İsrail’le kavgayı bitirme zamanı geldi mi?

İlter TURAN SİYASET PENCERESİ dunyaweb@dunya.com

Bekleyişler sona erdi. Güvenlik Konseyi’nin beş daimi üyesi ve Almanya’nın katıldığı İran ile nükleer görüşmeler bir çerçeve anlaşmasıyla sonuçlandı. Şimdilik genel ilkeler üzerinde anlaşılmıştır, uygulamanın nasıl yürütüleceğine ilişkin müzakereler ise sürecektir. Anlaşma yürürlüğe girince, İran’ın nükleer kapasitesini büyütmeye ve silah yapımına dönük eylemleri geçici olarak askıya alınmış olacak, anlaşma süresinin bitiminde yeni bir anlaşma yapılmazsa, İran tekrar silah yapımına yönelebilecektir. Süresi dolmadan anlaşmanın feshi mümkündür. Bu durumda anlaşmanın yine faydası vardır: İran’ın silah yapmak için gerek duyacağı süre bir yıl kadar uzamış olacaktır. 
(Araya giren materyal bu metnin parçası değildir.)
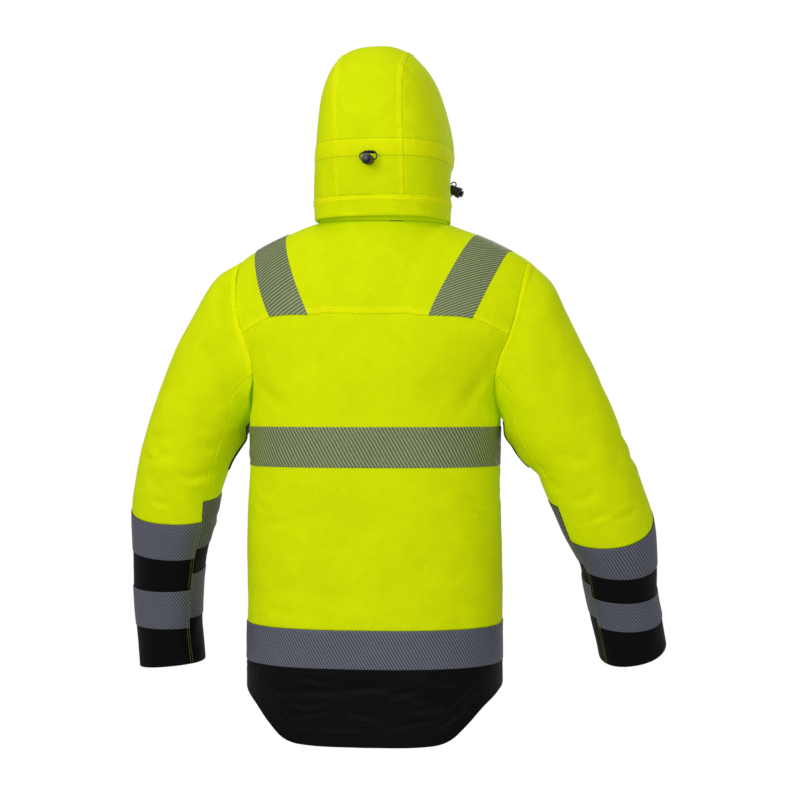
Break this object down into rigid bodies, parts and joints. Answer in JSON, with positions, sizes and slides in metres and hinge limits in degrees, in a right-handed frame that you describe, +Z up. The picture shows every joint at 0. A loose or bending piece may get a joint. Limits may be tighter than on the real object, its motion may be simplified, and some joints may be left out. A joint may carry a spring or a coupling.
{
  "type": "hooded high-visibility work jacket",
  "caption": "Hollow hooded winter work jacket in yellow and black cloth with segmented reflective tapes, black drop tail, cord locks on the hood and a front zip with a hinged pull tab.",
  "frame": {"origin": "middle of the neck ring, at the height where the collar meets the shoulders, where a wearer's neck passes", "axes": "+X to the wearer's right, +Y the way the wearer faces, +Z up"},
  "size_m": [0.8382, 0.2942, 1.0611],
  "materials": {
    "hi_vis_yellow": "satin",
    "black_fabric": "satin",
    "tape_on_yellow": "satin",
    "tape_on_black": "satin",
    "zip_black": "satin",
    "black_plastic": "satin",
    "cord_black": "matte",
    "zip_metal": "satin"
  },
  "bodies": {
    "jacket": {"back_yoke": "hi_vis_yellow", "back_panel": "hi_vis_yellow", "back_tail": "black_fabric", "front_left": "hi_vis_yellow", "front_left_lower": "black_fabric", "front_right": "hi_vis_yellow", "front_right_lower": "black_fabric", "waist_tape_back": "tape_on_yellow", "waist_tape_left": "tape_on_yellow", "waist_tape_right": "tape_on_yellow", "hem_tape_back": "tape_on_black", "hem_tape_left": "tape_on_black", "hem_tape_right": "tape_on_black", "shoulder_tape_left_back": "tape_on_yellow", "shoulder_tape_left_front": "tape_on_yellow", "shoulder_tape_right_back": "tape_on_yellow", "shoulder_tape_right_front": "tape_on_yellow", "sleeve_left_top": "hi_vis_yellow", "sleeve_left_under": "hi_vis_yellow", "cuff_left_top": "black_fabric", "cuff_left_under": "black_fabric", "sleeve_tape_left_upper_top": "tape_on_black", "sleeve_tape_left_upper_under": "tape_on_black", "sleeve_tape_left_lower_top": "tape_on_black", "sleeve_tape_left_lower_under": "tape_on_black", "sleeve_right_top": "hi_vis_yellow", "sleeve_right_under": "hi_vis_yellow", "cuff_right_top": "black_fabric", "cuff_right_under": "black_fabric", "sleeve_tape_right_upper_top": "tape_on_black", "sleeve_tape_right_upper_under": "tape_on_black", "sleeve_tape_right_lower_top": "tape_on_black", "sleeve_tape_right_lower_under": "tape_on_black", "vent_left": "zip_black", "vent_right": "zip_black", "hood_face_band": "hi_vis_yellow", "hood_left": "hi_vis_yellow", "hood_centre": "hi_vis_yellow", "hood_right": "hi_vis_yellow", "hood_base_band": "hi_vis_yellow", "collar": "hi_vis_yellow", "zip_tape_right": "zip_black", "zip_chain": "zip_black", "zip_tape_left": "zip_black", "zip_slider": "zip_metal", "cord_lock_left": "black_plastic", "cord_lock_button_left": "black_plastic", "cord_left": "cord_black", "cord_lock_right": "black_plastic", "cord_lock_button_right": "black_plastic", "cord_right": "cord_black", "cord_lock_back": "black_plastic", "cord_lock_button_back": "black_plastic", "cord_back": "cord_black"},
    "pull_tab": {"zip_pull_tab": "zip_metal"}
  },
  "joints": [
    {"name": "pull_tab_hinge", "type": "hinge", "parent": "jacket", "child": "pull_tab", "pos_m": [0.01017, 0.09673, 0.00776], "axis": [0.9945, -0.1045, 0], "range_deg": [0, 150]}
  ]
}
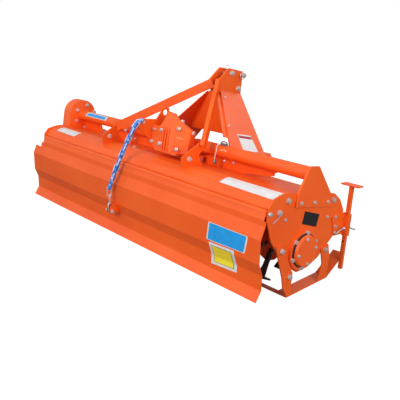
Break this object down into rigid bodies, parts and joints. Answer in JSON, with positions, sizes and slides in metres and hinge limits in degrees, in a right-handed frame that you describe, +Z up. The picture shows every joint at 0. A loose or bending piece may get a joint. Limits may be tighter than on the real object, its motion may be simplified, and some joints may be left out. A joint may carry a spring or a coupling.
{
  "type": "rotary tiller",
  "caption": "Rear-mounted rotary tiller for a tractor: bladed rotor under a bent deck, side gear case, main gearbox, three-point mast, hinged tail board, skids and parking stands.",
  "frame": {"origin": "on the ground, below the middle of the bounding box", "axes": "+X to the machine's right seen from behind, +Y forward in the direction of travel, +Z up"},
  "size_m": [2.642, 0.9115, 1.1635],
  "materials": {
    "orange_paint": "gloss",
    "black_blade": "satin",
    "zinc_steel": "satin",
    "bright_steel": "satin",
    "chain_hose": "satin"
  },
  "bodies": {
    "frame": {"bearing_cover": "orange_paint", "bearing_housing": "orange_paint", "deck": "orange_paint", "gearbox": "orange_paint", "hinge_rod": "zinc_steel", "left_beam_tube": "orange_paint", "left_brace": "orange_paint", "left_brace_foot": "orange_paint", "left_hitch_bracket": "orange_paint", "left_lower_link_pin": "zinc_steel", "left_mast_plate": "orange_paint", "left_side_plate": "orange_paint", "left_skid": "orange_paint", "left_stand_sleeve": "orange_paint", "lifting_plate": "orange_paint", "mast_bolt_1": "zinc_steel", "mast_bolt_2": "zinc_steel", "mast_web": "orange_paint", "right_beam_tube": "orange_paint", "right_brace": "orange_paint", "right_brace_foot": "orange_paint", "right_hitch_bracket": "orange_paint", "right_lower_link_pin": "zinc_steel", "right_mast_plate": "orange_paint", "right_side_plate": "orange_paint", "right_skid": "orange_paint", "right_stand_sleeve": "orange_paint", "side_gear_case": "orange_paint", "side_gear_cover": "orange_paint", "skid_tie_bar": "orange_paint", "support_chain": "chain_hose", "top_link_pin": "zinc_steel", "tube_support": "orange_paint"},
    "rotor": {"rotor_tube": "orange_paint", "right_hand_blades": "black_blade", "left_hand_blades": "black_blade"},
    "input_shaft": {"input_shaft": "bright_steel"},
    "tail_board": {"tail_board": "orange_paint"},
    "right_stand": {"right_stand": "orange_paint"},
    "left_stand": {"left_stand": "orange_paint"}
  },
  "joints": [
    {"name": "rotor_spin", "type": "hinge", "parent": "frame", "child": "rotor", "pos_m": [0, -0.0388, 0.257], "axis": [1, 0, 0], "continuous": true},
    {"name": "input_shaft_spin", "type": "hinge", "parent": "frame", "child": "input_shaft", "pos_m": [0.227, 0.02254, 0.64595], "axis": [0, 0.9763, -0.2164], "continuous": true},
    {"name": "tail_board_hinge", "type": "hinge", "parent": "frame", "child": "tail_board", "pos_m": [0, -0.3188, 0.54], "axis": [-1, 0, 0], "range_deg": [0, 60], "deforming": ["support_chain"]},
    {"name": "right_stand_slide", "type": "slide", "parent": "frame", "child": "right_stand", "axis": [0, 0.1045, 0.9945], "range_m": [-0.025, 0.11]},
    {"name": "left_stand_slide", "type": "slide", "parent": "frame", "child": "left_stand", "axis": [0, 0.1045, 0.9945], "range_m": [-0.025, 0.11]}
  ],
  "couplings": [
    {"joint": "input_shaft_spin", "follows": "rotor_spin", "ratio": 2.4545}
  ]
}
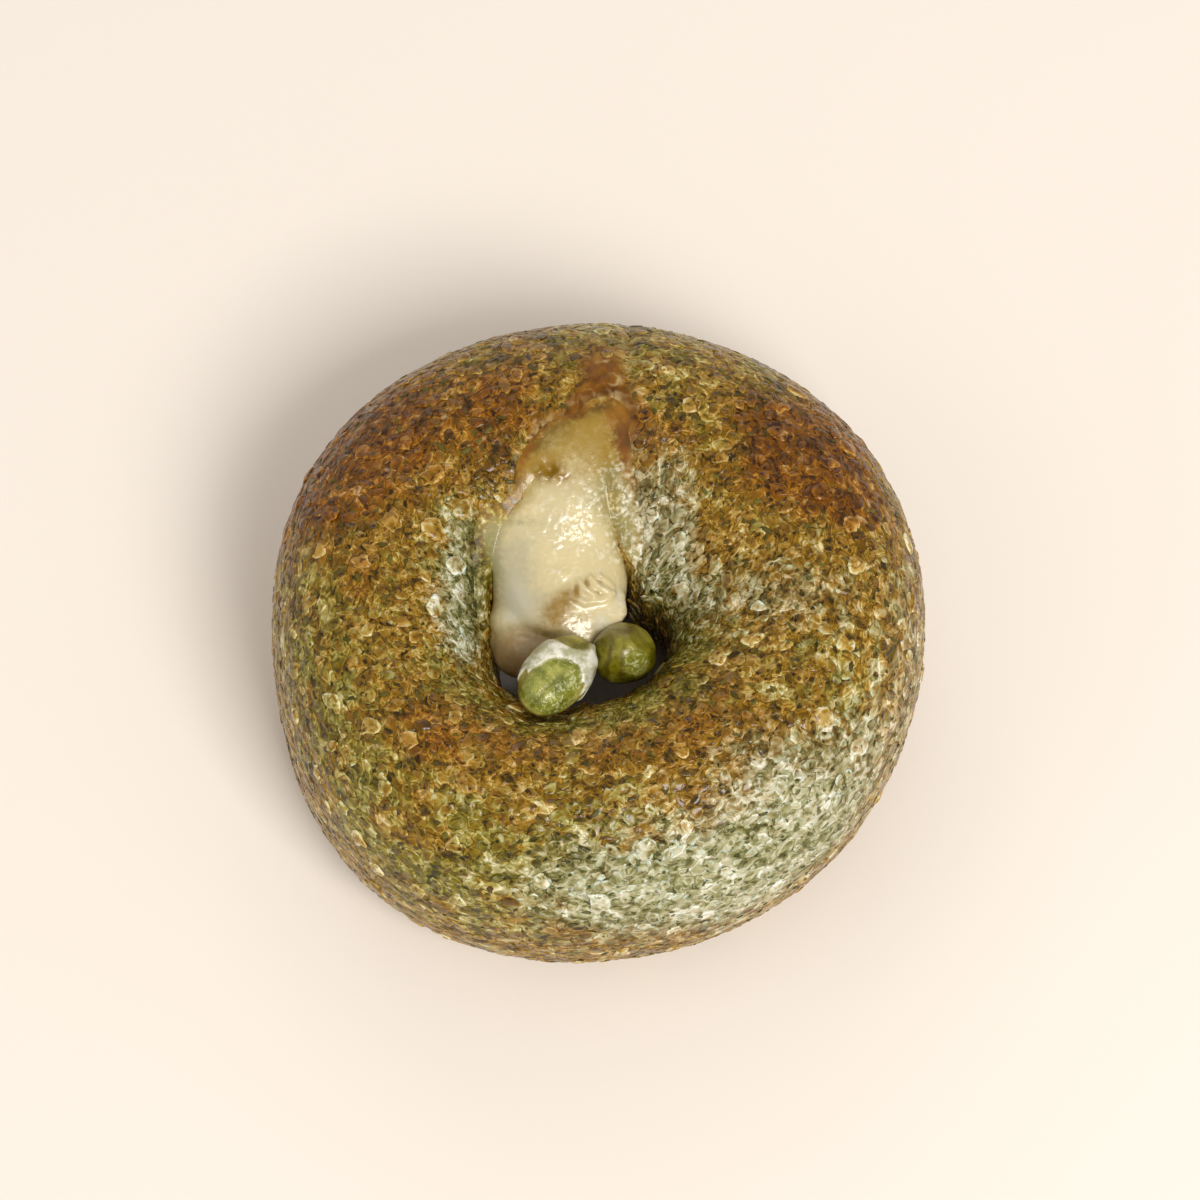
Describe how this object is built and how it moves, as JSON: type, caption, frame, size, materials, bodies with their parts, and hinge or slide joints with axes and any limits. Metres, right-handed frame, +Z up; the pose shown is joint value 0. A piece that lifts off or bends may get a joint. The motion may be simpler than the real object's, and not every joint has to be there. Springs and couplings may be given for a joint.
{
  "type": "filled seaweed bagel",
  "caption": "Plump baked seaweed bagel whose soft cheese filling has burst from the join and runs into the hole with green soybeans.",
  "frame": {"origin": "middle of the bagel's outline, on the surface that it rests on", "axes": "+Z up through the hole, +Y towards the seam at the back, where the filling burst out, +X to the right"},
  "size_m": [0.1, 0.1002, 0.046],
  "materials": {
    "crust": "baked crust, half glossy, speckled green",
    "cream_cheese": "moist and soft",
    "green_bean": "moist and smooth"
  },
  "bodies": {
    "root": {"dough": "crust", "cheese": "cream_cheese", "front_bean": "green_bean", "side_bean": "green_bean"}
  },
  "joints": []
}
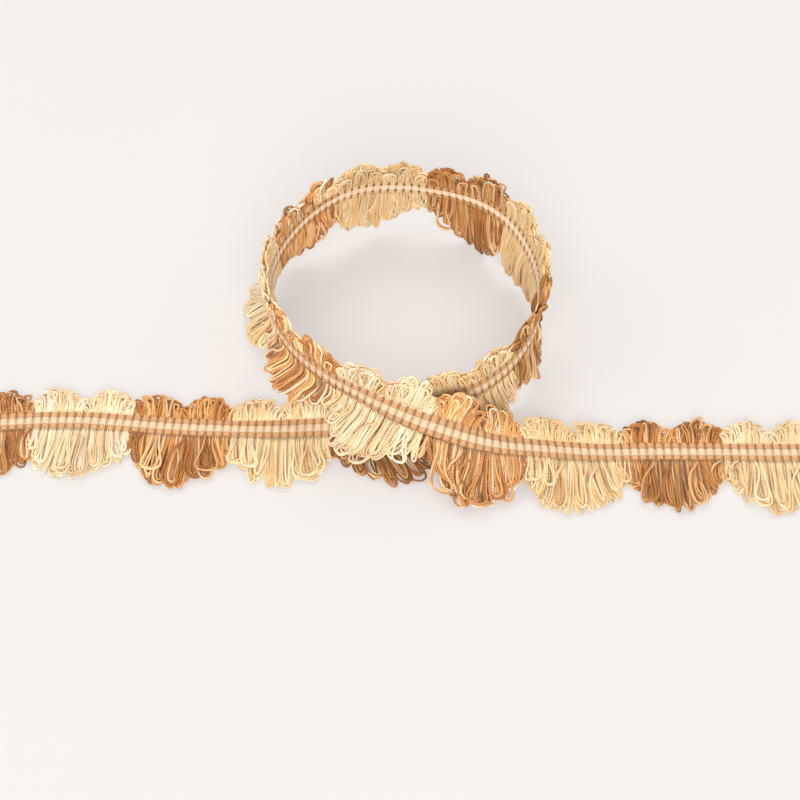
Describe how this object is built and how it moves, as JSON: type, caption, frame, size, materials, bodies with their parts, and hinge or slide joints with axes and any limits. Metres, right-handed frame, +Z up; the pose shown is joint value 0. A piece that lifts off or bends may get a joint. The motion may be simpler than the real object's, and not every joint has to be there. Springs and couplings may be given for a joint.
{
  "type": "fan edge trim",
  "caption": "Woven fan edge trim with looped yarn fans in cream and caramel, laid flat at both ends and standing in a crossed ring in the middle.",
  "frame": {"origin": "centre of the base, on the surface that the trim lies on", "axes": "+X to the right along the flat ends, +Y from the fans of the flat ends towards their scallops and on to the ring, +Z up"},
  "size_m": [0.3419, 0.1559, 0.0446],
  "materials": {
    "heading_yarn": "matt woven yarn",
    "cream_yarn": "matt looped yarn",
    "caramel_yarn": "matt looped yarn"
  },
  "bodies": {
    "root": {"heading": "heading_yarn", "fan_01": "caramel_yarn", "scallop_01": "caramel_yarn", "fan_02": "cream_yarn", "scallop_02": "cream_yarn", "fan_03": "caramel_yarn", "scallop_03": "caramel_yarn", "fan_04": "cream_yarn", "scallop_04": "cream_yarn", "fan_05": "caramel_yarn", "scallop_05": "caramel_yarn", "fan_06": "cream_yarn", "scallop_06": "cream_yarn", "fan_07": "caramel_yarn", "scallop_07": "caramel_yarn", "fan_08": "cream_yarn", "scallop_08": "cream_yarn", "fan_09": "caramel_yarn", "scallop_09": "caramel_yarn", "fan_10": "cream_yarn", "scallop_10": "cream_yarn", "fan_11": "caramel_yarn", "scallop_11": "caramel_yarn", "fan_12": "cream_yarn", "scallop_12": "cream_yarn", "fan_13": "caramel_yarn", "scallop_13": "caramel_yarn", "fan_14": "cream_yarn", "scallop_14": "cream_yarn", "fan_15": "caramel_yarn", "scallop_15": "caramel_yarn", "fan_16": "cream_yarn", "scallop_16": "cream_yarn", "fan_17": "caramel_yarn", "scallop_17": "caramel_yarn", "fan_18": "cream_yarn", "scallop_18": "cream_yarn"}
  },
  "joints": []
}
Anlaşma dünyada genellikle olumlu karşılanırken, İsrail hükümeti sert tepki vermiştir. Başbakan Netanyahu ülkesinin ABD ile ilişkilerini bu yüzden sıkıntıya sokmuştur. İsrail neden bu kadar sert tepki veriyor? Zahiri sebep, İran’ın İsrail’i bölgede “yaşatmayacağını” ilanıdır. İsrail, İran nükleer silah yaparsa, bunu kendisine karşı kullanacağından endişe ettiğini söylemektedir. Ancak, bu iddia ihtiyatla karşılanmalıdır. İran’ın nükleer silahlarını İsrail’e karşı kullanması muhtemel değildir. Unutmayalım ki, İsrail de nükleer bir güçtür; kendisine yönelik saldırıya mukabele etme kapasitesine sahiptir. İran İsrail’e saldıracak olursa, kendisi de kabul edemeyeceği seviyede zarara uğrayabilir. İsrail açısından daha ciddi problem, İran’ın nükleer gücünün İsrail nükleer gücünü etkisizleştirmesidir. İsrail, savunma stratejisini bölge ülkelerinin nükleer güce sahip olmayacağı varsayımı üzerine kurmuş; varlıksal bir tehlikeyle karşılaşırsa, nükleer güce başvurabileceğini hesap etmişti. Bölgede nükleer tekele sahip olduğunun bilinmesi, İsrail düşmanları için bir caydırıcılık etkisi yaratıyordu. İran nükleer güç olursa, İsrail nükleer saldırıları karşılık görebileceğinden, bu etki zayıfl ayacaktır. 

İsrail’in bir endişesi daha vardır. Anlaşma nükleer alanla sınırlıdır. Orta Doğu’da şu anda cereyan eden “vekalet” savaşlarında İran fazlasıyla aktiftir. Bu ülkenin üzerinden ambargo baskısının kalkması, iktisadiyatının düzelmesi, “vekalet” faaliyetlerinin daha da yoğunlaşması olasılığını beraberinde getirmektedir. İran Orta Doğu’da istikrarı değil, nüfuz alanının genişlemesini amaçlıyor. Bu siyasetinin beslediği kavgalar ve istikrarsızlık, İsrail’i tehdit edecektir. 

İsrail’i rahatsız eden iki konu ülkemizi de rahatsız edecek niteliktedir. Nükleer İran uluslararası sistemde Türkiye’den daha güçlü bir konuma yerleşecektir. Bu tehdide karşı koymak için tek güvencesi NATO’dur ama Türkiye uzun vadede NATO’suz dünyayı da düşünmek zorundadır. Komşu ve bölge ülkelerindeki “vekalet” savaşlarından en çok etkilenen ve rahatsız olan ülke ise Türkiye’dir. Acaba İsrail’le kavgamızı bitirip, bazı konularda işbirliğini konuşma zamanı geldi mi, ne dersiniz?